Three-dimensional printing is one expression of how new technologies will fundamentally transform the economy in the coming generation. Such new technology will make manufacturing more flexible and powerful. But along with the deployment of other labor-saving technologies, three-dimensional printing promises to recast the economic and social landscape of cities throughout the developed world.
Ironically, this interests urban planners and policymakers across the developed world in Cleveland’s recent experience overcoming economic dislocation. That’s because it’s likely that Rust Belt-like dislocation will become more generalized throughout North America, Europe, and the developed parts of Asia. Additive manufacturing, driverless vehicles, and the automation of education — three areas of new technology discussed below — will cause productivity to soar and, as a corollary, create a large new stratum of marginalized workers.Since the 1980s, Cleveland has experienced profound economic dislocation. Downward pressure on employment, the loss of so-called middle class jobs and incomes, downward pressure on wages. The retreat of labor unions, bastions of the industrial working class. The hollowing out of the city. The host of consequent social problems: crumbling schools, gangs, drugs, prostitution, hopelessness. Endemic outmigration.
We now know that what we spoke of in the 1980s as “deindustrialization” was in fact a reorientation of the global division of labor.
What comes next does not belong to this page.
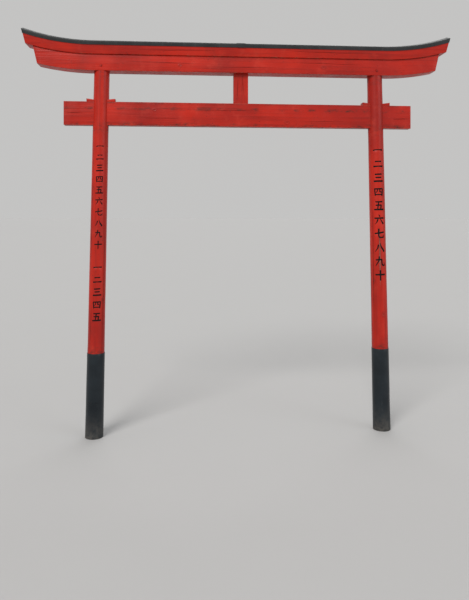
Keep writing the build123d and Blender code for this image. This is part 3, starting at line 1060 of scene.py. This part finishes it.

Factory closures were driven primarily by geographic relocation of industry. In search of lower-wage sites of production, manufacturing moved south of the border and overseas. A generation ago, manufactured goods consumed here came from the Rouge Plant (Ford), North Canton (Hoover), or Rochester (Kodak). Today they are more likely to come from Shenzhen province in China (Foxconn), Wolfsburg in Lower Saxony (Volkswagen), or the maquiladora zone of northern Mexico.
[blocktext align=”right”]The transformation of tomorrow will be centered upon disruptive technologies…[/blocktext]The driving force for the next generation of economic change will not be what wrenched the industrial Midwest a generation ago. No — the transformation of tomorrow will be centered upon disruptive technologies, not geographic relocation. But the consequences of the change, the creation of a huge class of precarious workers without a regular role in the economy, and the attendant social problems, will make the experience of Rust Belt cities relevant throughout the world.
Let’s look at three examples: Additive manufacturing, driverless vehicles, and MOOCs (massive open online courses) in education.
Additive manufacturing
Machines that “print” products were making prototypes in the early 21st century.[1] But already by 2012 they were also making jet engines for a subsidiary for GE Aviation.[2] This shift from making prototypes to making parts and whole finished products is an important step. According to one analyst, the output of additive manufacturing machines was already 28 percent final products by 2012. He predicted it would be more than 80 percent by 2020.[3]
The employment consequences will be great. “Many people will look at the factories of the future and shudder….Many will be squeaky clean — and almost deserted.”[4] As the editors of the Economist argued in 2012:
Some carmakers already produce twice as many vehicles per employee as they did only a decade or so ago. Most jobs will not be on the factory floor but in the offices nearby…The manufacturing jobs of the future will require more skills. Many dull, repetitive tasks will become obsolete: you no longer need riveters when a product has no rivets.[5]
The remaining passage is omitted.